Top Schools — Lowest Funded Dade funding ranks among bottom 10 in state

By Ron Steiger….

Ron Steiger

On December 7, 2010, Dr. Martin Karp, School Board Member – District 3, and I spoke to the Miami Beach Chamber of Commerce’s Board of Governors about the current financial picture in Miami-Dade County Public Schools (MDCPS). The presentation was not long, but the message was clear: M-DCPS has done a great job these past two years in managing the fiscal crisis, yet unless action is taken at the State-level, looming shortfalls could lead to severe reductions in some of the educational programs we hold most dear.

Since the beginning of the 2007-08 school year, M-DCPS’ total budget has shrunk from $6.3 billion to $4.3 billion – a $2 billion loss. The resulting reductions the District has been forced to make have been severe, but they have spared the classroom. In fact, not one full-time teacher has been laid-off – a stark contrast to other major urban school districts across the country. In total, school level services have been reduced by only 5%, while administrative and support services have been cut by almost 50%. At the same time, our contingency reserves have increased from $5M to over $100M; an incredible change has taken us from the brink of bankruptcy to our strongest financial position in over a decade, which upgraded our credit rating outlook.

Revenue has dropped not only due to plummeting property values, but also a Florida education funding formula that seems designed to punish children and taxpayers in Miami-Dade County. In 2003- 04, Miami-Dade taxpayers received more per child for public K-12 education than the statewide average, while contributing less per child in education-related property taxes. This makes sense given the increased cost of living in Miami-Dade compared to other counties across Florida. By 2010-11, this situation had made a complete reversal. In fact, M-DCPS now ranks among the bottom ten districts statewide in terms of how much money we receive per student, yet our taxpayers are among the top in terms of how much they contribute per student. Several misguided and harmful legislative changes have led to this shift, and it is vital that in the upcoming Florida legislative session the inequities in the Florida Education Funding Formula begin to be rectified.

Another legislative challenge came in the area of compliance with the Class Size Amendment. Florida citizens have made it clear that it is important we keep our classes small. Yet while the Constitution calls for the State to fund the cost and no penalty to be levied on districts that fall short, the Florida Legislature has fallen woefully short in funding the full cost of compliance and has instituted a heavy financial penalty on districts. This year, M-DCPS has worked hard to be over 99% compliant with the class size minimums, but placing the financial burden on districts is unconstitutional and must be dealt with in Tallahassee, Florida.

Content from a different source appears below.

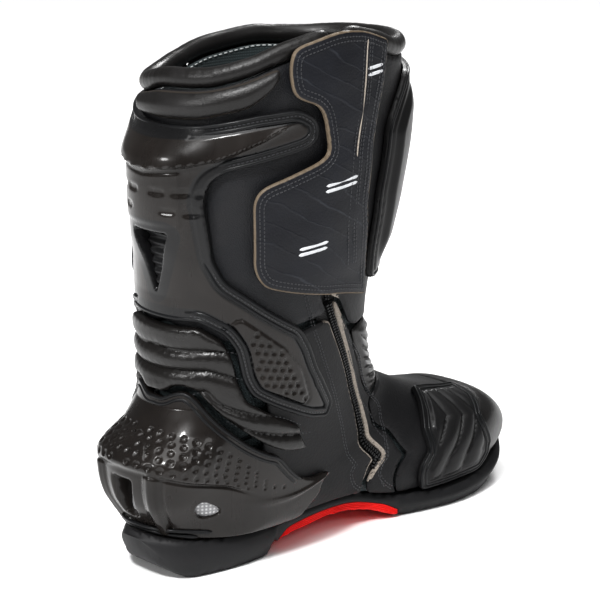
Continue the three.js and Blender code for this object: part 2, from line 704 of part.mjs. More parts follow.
add('calf_leather', panel([
  ...alongRim(zip(-18) + ZIP_GAP_HALF, CALF_LATERAL_EDGE, LEATHER_DROP), [CALF_LATERAL_EDGE, 142],
  [1.25, 142], [1, 128], [0.75, 142], ...alongZip(141, -10, ZIP_GAP_HALF),
], LEATHER), 'leather');
add('shin_leather', panel([
  ...alongRim(CALF_LATERAL_EDGE - 2 + SEAM, zip(-18) - ZIP_GAP_HALF, LEATHER_DROP),
  ...alongZip(-10, 132, -ZIP_GAP_HALF), [0.44, 135], [0.372, 158], [0.33, 163],
  [0.15, 166], [0, 167], [-0.31, 163], [-0.45, 152], [CALF_LATERAL_EDGE - 2 + SEAM, 142],
], LEATHER), 'leather');
add('shaft_lining', panel([
  ...alongRim(zip(-18) + LINING_SLIT_HALF, 2 + zip(-18) - LINING_SLIT_HALF, LEATHER_DROP),
  ...alongZip(-10, 149, -LINING_SLIT_HALF).map(([u, s]) => [u + 2, s]),
  [2, 149], [1.5, 149], [1, 149], ...alongZip(149, -10, LINING_SLIT_HALF),
], LINING, LINING_SAG), 'fabric');
add('zip_gusset', panel([
  ...alongZip(-14, 148, LINING_SLIT_HALF - SEAM), ...alongZip(148, -14, SEAM - LINING_SLIT_HALF),
], sunk(GUSSET)), 'fabric');
add('collar_roll', rimRoll(
  zip(-28) + ZIP_GAP_HALF, 2 + zip(-28) - ZIP_GAP_HALF, COLLAR_ROLL_RADIUS, 36, 8,
), 'smoothLeather');
add('calf_pad', panel([
  ...alongRim(0.68, 1.12, LEATHER_DROP + 0.5), [1.11, 7], [1, 7], [0.88, 6], [0.755, 1],
  [0.715, -4], [0.68, -11],
], [1, 6.8]), 'smoothLeather');

// back guard: one moulding with a spine, two upper arms and two ankle arms
const chinHeight = curveThrough([[10, 0], [30, CHIN_HEIGHT], [78, 7], [96, 2], [112, 0]]);
function guardFace(u, s) {
  const fromSpine = Math.abs(u - 1) / 0.22;
  const taper = fromSpine < 1 ? (1 + Math.cos(Math.PI * fromSpine)) / 2 : 0;
  return SHELL[1] + chinHeight(s)[0] * taper;
}
const ventWindow = [[0.945, 73], [1.055, 73], [1, 110]];
add('back_guard', panel(bothSidesOfHeel([
  [1, 10], [0.88, 9], [0.73, 5], [0.63, 5], [0.585, 13], [0.578, 24], [0.6, 30], [0.805, 37],
  [0.845, 42], [0.86, 53], [0.845, 70], [0.83, 88], [0.79, 102], [0.72, 113], [0.565, 141],
  [0.53, 156], [0.45, 208], [0.465, 220], [0.57, 200], [0.69, 179], [0.72, 167], [0.745, 146],
  [0.78, 135], [0.855, 126], [1, 126],
]), [SHELL[0], guardFace], PANEL_SAG, [ventWindow]), 'shell');
add('guard_vent_insert', panel(smaller(ventWindow, 0.8), INSERT), 'zip');

add('shin_plate', panel([
  [0.26, 8], [0.33, 20], [0.375, 34], [0.38, 76], [0.355, 108], [0.325, 132], [0, 140],
  [-0.325, 132], [-0.355, 108], [-0.38, 76], [-0.375, 34], [-0.33, 20], [-0.26, 8], [0, 2],
], SHELL), 'shell');
add('loop_patch', panel([[0.6, 58], [0.7, 58], [0.7, 100], [0.6, 100]], LOOP_TAPE), 'fabric');

// straight upper run of the zip
[['rear', 1], ['front', -1]].forEach(([name, side]) => {
  const between = (low, high) => [
    ...alongZip(ZIP_STRAIGHT_TOP + 8, ZIP_STRAIGHT_END, side * low),
    ...alongZip(ZIP_STRAIGHT_END, ZIP_STRAIGHT_TOP + 8, side * high),
  ];
  add(`zip_tape_${name}`, panel(between(ZIP_SPLIT, ZIP_TAPE_HALF), sunk(ZIP_TAPE)), 'fabric');
  add(`zip_teeth_${name}`, panel(between(ZIP_SPLIT, ZIP_TOOTH_HALF), sunk(ZIP_TEETH)), 'zip');
});

// slider and pull, parked at the top of the zip
const zipSide = new THREE.Vector3().crossVectors(zipDown, zipOut);
const zipFrame = new THREE.Matrix4().makeBasis(zipSide, zipDown, zipOut).setPosition(sliderTop);
const zipBox = (low, high) => orientedBox(new THREE.Vector3(...low), new THREE.Vector3(...high), zipFrame);

const SLIDER = { half: 3, wall: 0.5, back: -5, front: 6, skirt: -2.1, under: 0.3, over: 1.6 };
const sliderSection = [
  [-SLIDER.half, SLIDER.skirt], [SLIDER.wall - SLIDER.half, SLIDER.skirt],
  [SLIDER.wall - SLIDER.half, SLIDER.under], [SLIDER.half - SLIDER.wall, SLIDER.under],
  [SLIDER.half - SLIDER.wall, SLIDER.skirt], [SLIDER.half, SLIDER.skirt],
  [SLIDER.half, SLIDER.over], [-SLIDER.half, SLIDER.over],
];
const sliderEndAt = (down) => (side, out) => (
  new THREE.Vector3(side, down, out).applyMatrix4(zipFrame)
);
const sliderShell = slab(
  sliderSection, sliderEndAt(SLIDER.back), sliderEndAt(SLIDER.front), Infinity,
);
const sliderBail = zipBox([-1.2, -4, 1], [1.2, -2.6, 3.3]);
add('zip_slider', fromManifold(toManifold(sliderShell).add(toManifold(sliderBail))), 'steel');
add('zip_pull', zipBox([-2.6, -2.2, 2], [2.6, 22, 3.2]), 'steel');

// ---------- closure flap ----------

add('closure_flap', panel([
  [0.65, -27], [0.66, -21], [0.66, -12], [0.65, -3], [0.625, 1], [0.59, 5], [0.573, 12],
  [0.555, 34], [0.57, 39], [0.715, 48], [0.735, 55], [0.72, 96], [0.69, 107], [0.64, 112],
  [0.375, 136], [0.405, 110], [0.445, 74], [0.45, 40], [0.44, 20], [0.41, -20], [0.52, -33],
], FLAP), 'flapLeather');
add('hook_patch', panel([[0.6, 58], [0.7, 58], [0.7, 100], [0.6, 100]], HOOK_TAPE), 'fabric');

export default boot;
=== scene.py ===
"""Motorcycle riding boot: the visual model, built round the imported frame."""
import json
import math

import bpy
import numpy as np
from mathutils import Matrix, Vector, kdtree


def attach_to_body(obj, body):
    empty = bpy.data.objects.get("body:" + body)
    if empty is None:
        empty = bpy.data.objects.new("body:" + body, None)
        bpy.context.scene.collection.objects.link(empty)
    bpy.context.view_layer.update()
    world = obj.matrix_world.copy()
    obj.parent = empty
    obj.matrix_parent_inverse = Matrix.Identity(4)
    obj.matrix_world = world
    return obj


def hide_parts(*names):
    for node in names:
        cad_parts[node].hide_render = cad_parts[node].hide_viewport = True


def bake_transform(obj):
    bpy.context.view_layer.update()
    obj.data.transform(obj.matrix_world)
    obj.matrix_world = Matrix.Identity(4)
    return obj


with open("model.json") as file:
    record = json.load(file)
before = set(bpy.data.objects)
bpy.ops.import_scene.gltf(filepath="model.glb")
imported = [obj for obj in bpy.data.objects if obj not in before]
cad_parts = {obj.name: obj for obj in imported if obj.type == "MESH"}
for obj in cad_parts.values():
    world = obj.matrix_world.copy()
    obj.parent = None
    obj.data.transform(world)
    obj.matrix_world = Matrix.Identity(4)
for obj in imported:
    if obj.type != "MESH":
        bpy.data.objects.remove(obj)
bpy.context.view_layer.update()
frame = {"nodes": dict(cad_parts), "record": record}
NODES = frame["nodes"]

# ---------- camera, lights and floor ----------

# the heel tread's mount is at x = -80 mm where the boot's own lines are drawn
HEEL_MOUNT_X = -80.0
MOUNT = frame["record"]["mounts"][0]["pos_m"]
SHIFT = np.array([MOUNT[0] * 1000 - HEEL_MOUNT_X, MOUNT[1] * 1000, 0.0])
TARGET = Vector((SHIFT[0] / 1000, SHIFT[1] / 1000, 0.150))
CAMERA_AZIMUTH, CAMERA_ELEVATION, CAMERA_DISTANCE = -133.5, 14.8, 1.300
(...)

Over the past two years, M-DCPS has righted its financial ship and become a model of efficiency among governmental organizations nationwide. Yet our focus on academics has been unwavering, and our students are achieving at unprecedented levels compared to their peers throughout the country. As we continue on our path towards providing a world-class education for every child in this county, it is important that we all come together so politicians in Tallahassee understand that we will not tolerate budget deficits be balanced on the backs our students. In our meeting with the Miami Beach Chamber, Dr. Karp urged the attendants to join School Board Members when they meet our delegation in Tallahassee. It is only with the united voice of the business community, concerned citizens and the school district that we can speak loudly enough to achieve the success our children deserve.